IAG specifically pointed to competition on North Atlantic routes as one factor behind Aer Lingus’ weaker passenger revenues.

That matters because North Atlantic flying is seasonal.

Summer can be very strong. Winter can be much harder. Airlines often make money in peak months and then struggle to maintain acceptable returns in the off-season.

Aer Lingus’ future review may therefore focus on winter flying.

The airline may not need to abandon U.S. destinations. It could instead reduce winter frequencies, shorten seasonal windows, or move aircraft into markets with better returns.

That would be less dramatic than “slashing U.S. routes,” but it could still reshape the network.

Which U.S. Routes Would Be Most Exposed?

Aer Lingus has not identified any U.S. routes for cuts.

Still, aviation logic suggests some routes are more protected than others.

New York JFK, Boston, Chicago, Washington, Orlando, Los Angeles and San Francisco are core markets. They have large demand bases, stronger brand recognition and deeper corporate or leisure traffic.

Shannon–Boston and Shannon–New York are also important because they support western Ireland’s direct U.S. links.

The more exposed routes would likely be thinner, newer or more seasonal markets. That could include routes with lower frequency, weaker winter demand, or heavier dependence on connecting traffic.

However, that does not mean those routes are doomed.

The A321XLR was designed to make exactly those markets possible. If the aircraft performs well and the route has good yields, a smaller U.S. city can still be strategically valuable.

The real test is not route size. It is profitability.

Cuts Could Mean Frequency Changes, Not Route Exits

A “cut” does not always mean an airport disappears from the map.

Airlines have many ways to reduce capacity.

Aer Lingus could reduce a daily flight to five weekly. It could shorten a seasonal route. It could move a widebody market to an A321XLR. It could reduce shoulder-season flying while keeping peak-summer service intact.

Those moves would still be meaningful.

They would reduce seats, affect schedules and change customer options. But they would not necessarily mean Aer Lingus is retreating from the U.S.

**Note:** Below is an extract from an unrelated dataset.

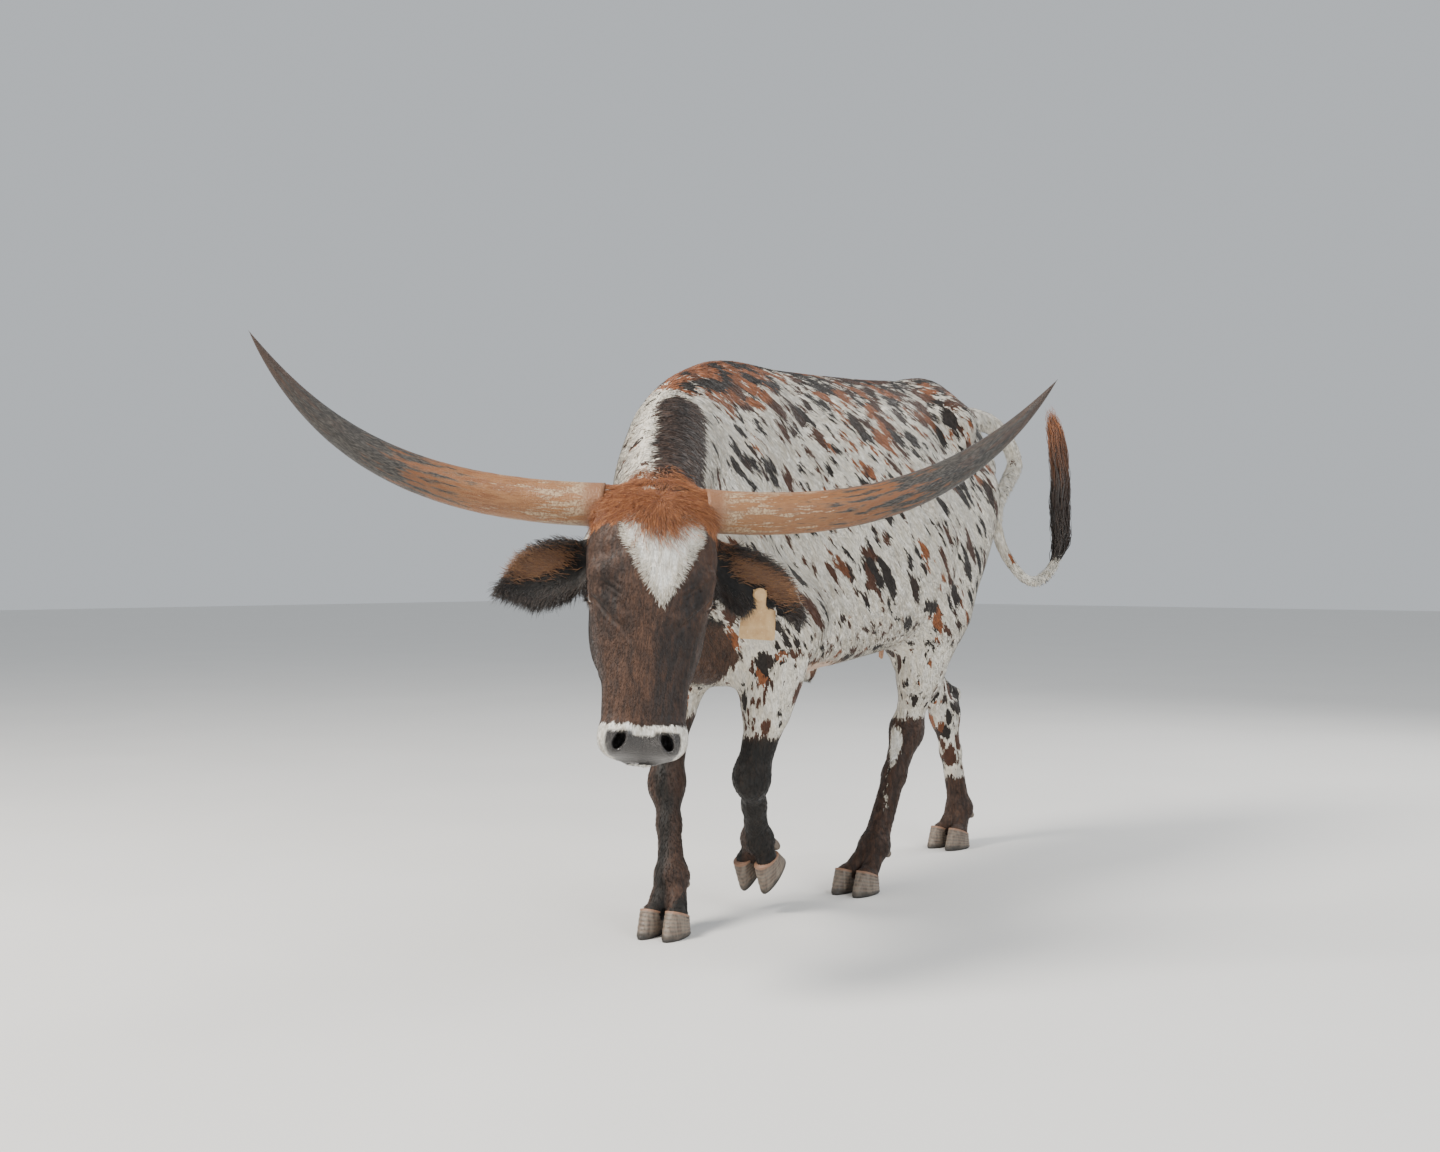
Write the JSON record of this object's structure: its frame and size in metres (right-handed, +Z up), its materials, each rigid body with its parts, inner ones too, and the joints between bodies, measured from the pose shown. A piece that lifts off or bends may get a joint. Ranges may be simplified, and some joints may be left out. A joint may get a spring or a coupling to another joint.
{
  "type": "texas longhorn cow model",
  "caption": "Life-size still model of a walking longhorn cow, head lowered and turned to her left, with long curved horns, cupped ears, an ear tag and a raised tail.",
  "frame": {"origin": "on the floor, under the middle of the box round the whole cow, horns and tail included", "axes": "+Z up, the trunk lies along Y with the cow facing -Y, and her left side is +X"},
  "size_m": [1.089, 2.4372, 1.3217],
  "materials": {
    "hide": "short flat coat, white to cream with black, rust and brown speckles",
    "dark_hide": "short sleek coat, dark brown to black with a rust poll and white marks",
    "horn": "satin, cream at the base, grey and tan along its length, dark tips",
    "hoof": "satin, weathered horn",
    "eye": "wet gloss, dark brown",
    "long_hair": "long coarse wavy hair, black to rust",
    "bare_skin": "thin bare skin, pink to tan",
    "tag": "matt flexible plastic, yellow"
  },
  "bodies": {
    "root": {"claw_foreleg_left_inner": "hoof", "claw_foreleg_left_outer": "hoof", "claw_foreleg_right_inner": "hoof", "claw_foreleg_right_outer": "hoof", "claw_hindleg_left_inner": "hoof", "claw_hindleg_left_outer": "hoof", "claw_hindleg_right_inner": "hoof", "claw_hindleg_right_outer": "hoof", "dewclaw_foreleg_left_inner": "hoof", "dewclaw_foreleg_left_outer": "hoof", "dewclaw_foreleg_right_inner": "hoof", "dewclaw_foreleg_right_outer": "hoof", "dewclaw_hindleg_left_inner": "hoof", "dewclaw_hindleg_left_outer": "hoof", "dewclaw_hindleg_right_inner": "hoof", "dewclaw_hindleg_right_outer": "hoof", "ear_left": "dark_hide", "ear_right": "dark_hide", "ear_tag_plate": "tag", "ear_tag_stud": "tag", "eye_left": "eye", "eye_right": "eye", "foreleg_left": "hide", "foreleg_right": "hide", "head": "dark_hide", "hindleg_left": "hide", "hindleg_right": "hide", "horn_left": "horn", "horn_right": "horn", "neck": "hide", "tail": "hide", "tail_switch": "long_hair", "torso": "hide", "udder": "bare_skin"}
  },
  "joints": []
}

This is important for readers.

A headline about “slashing U.S. routes” may overstate what is currently known. The confirmed information points to a cost and schedule review. It does not yet point to a published list of U.S. route eliminations.

Dublin Airport Capacity Is Another Factor

Aer Lingus also faces uncertainty at Dublin Airport.

The airport’s passenger cap has been a major issue for airlines, airport management and regulators. Reuters reported earlier this year that Aer Lingus warned of potential U.S. retaliation if the cap was not resolved.

That dispute is separate from the airline’s internal cost review, but it adds pressure.

Dublin is the center of Aer Lingus’ transatlantic strategy. If airport capacity or regulatory constraints limit growth, the airline may need to choose more carefully which routes get slots and aircraft.

That could make network decisions even more selective.

For Aer Lingus, DUB is the machine that makes the North Atlantic strategy work. Anything that affects Dublin’s capacity, costs or connectivity can affect the wider network.

Why U.S. Routes Are Still Likely To Be Protected

Despite the pressure, Aer Lingus has strong reasons to protect its U.S. operation.

The transatlantic network is part of IAG’s broader North Atlantic strategy. It gives the group a different kind of platform from British Airways at London Heathrow and Iberia at Madrid.

Aer Lingus can serve thinner U.S. cities through Dublin. It can use preclearance. It can connect passengers from the UK and Europe. It can operate smaller long-haul aircraft efficiently.

That is a distinctive role inside IAG.

Cutting too deeply into the U.S. network would weaken one of Aer Lingus’ clearest strategic advantages.

A more likely outcome is targeted pruning.

The airline may reduce less profitable flying, adjust winter capacity, or shift aircraft between routes. It may also look for labor and management savings before cutting the long-haul network too aggressively.

What To Watch Next

The next schedule updates will matter.

The clearest signals will come from winter 2026/2027 filings and the first version of summer 2027 schedules.

Watch for reduced weekly frequencies on smaller U.S. routes. Also watch for shorter operating seasons, aircraft swaps, and changes in short-haul European feed into Dublin.

The short-haul changes may be just as important as the long-haul ones.

If Aer Lingus cuts European routes that feed North America, the impact could show up later in U.S. load factors and yields.

For now, the airline’s public 2026 North America strategy remains ambitious. The cost review may change that, but it has not yet produced confirmed U.S. route exits.

Bottom Line

Aer Lingus is under real pressure.

The airline reported a €103 million first-quarter operating loss in 2026, and management has warned that future winter and summer schedules could be smaller than recent levels. Reports also suggest IAG wants stronger margins from the Irish carrier.

But it is too early to say Aer Lingus is preparing to slash U.S. routes.

North America remains central to the airline’s strategy. Aer Lingus has built its largest-ever transatlantic schedule, added new U.S. markets, expanded frequencies and invested in the Airbus A321XLR to make thinner long-haul routes work.

The bigger risk may be indirect.

If Aer Lingus cuts short-haul flying, reduces European feed or trims winter capacity, the economics of some U.S. routes could weaken. Smaller and newer markets would be the ones to watch most closely.

For now, the story is not a confirmed U.S. retreat.

It is a profitability review at an airline whose most important growth engine is also facing tougher competition.